ABSTRACT

There is a great deal that I find to treasure and admire in Economic Sentiments aside from its second chapter, but let me stick with that for a moment, since it gives me the opportunity to respond to certain complaints I’ve heard about the book as a whole. I believe I was originally led to Rothschild’s 1992 article by the bibliography in Jerry Muller’s book on Adam Smith. Muller, however, felt compelled to add that the article ‘is marred by an image of Smith which is rather more radical than can legitimately be adduced from a balanced reading of his works’ (Muller 1993: 260-1). Now Muller has a somewhat conservative ‘take’ on Smith, but I have heard similar complaints from people whose own politics are closer to Rothschild’s own. The complaints mystify me, frankly, and this panel seems to me a good place to ask whether someone might help explain them. For it has always seemed to me that Professor Rothschild’s argument about Smith’s reception is a model of historical responsibility. In the first place, the image of Smith she presents – as sceptical of conventional religion, supportive of the rights of the poor and suspicious of war – seems hard to quarrel with. (I’ll come back to this in a moment.) Second, to make her claims about Smith’s initial reception – that at

his death he was disliked by defenders of conventional religious beliefs and embraced by friends of the early French Revolution – she draws on a multitude of sources, including newspaper obituaries for Smith, which do indeed support her claims. Third, she fully allows that both what we might call, in retrospect, the ‘rightwing’ uses of Smith in the 1790s (William Pitt’s, for instance, in the debates over wage rates and poor relief) and what we might call the ‘leftwing’ uses (Samuel Whitbread’s, for instance, in those same debates) were legitimately able to draw on elements in Smith’s texts;1 far from reading a ‘radical’ image of Smith into his texts, she emphasizes the ambiguity of WN, in relation to later debates. Finally, she is careful to provide what philosophers call an ‘error theory’ for why Smith’s later admirers might have seriously misunderstood him.
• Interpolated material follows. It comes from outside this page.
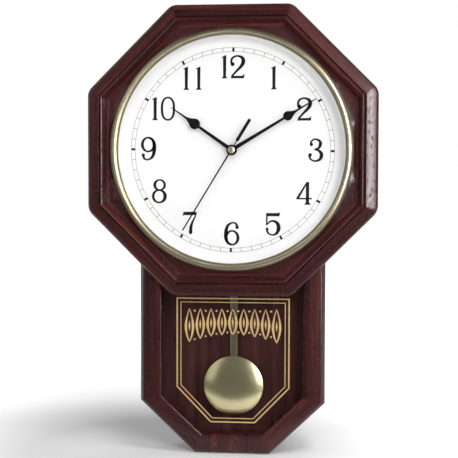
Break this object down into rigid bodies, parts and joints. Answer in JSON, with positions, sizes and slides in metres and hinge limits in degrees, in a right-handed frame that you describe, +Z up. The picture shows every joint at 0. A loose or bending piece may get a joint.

If you want to say that a person is making a grave error about something that should be obvious, it is not enough just to give evidence that he or she is wrong; you also want to account for how a rational person could have made such a mistake. And if Smith was a great champion of the poor but came to be seen, by 1800, as indistinguishable from the Edmund Burke of the ‘Thoughts on Scarcity’ (Rothschild 2001: 64),2 then a lot of people have made an enormous error about him. How might that have come about? Rothschild answers that question with a brilliant account of why, when Dugald Stewart produced the memoir that more than anything else defined the later view of Smith, he had strong political reasons to present as conservative a Smith as possible.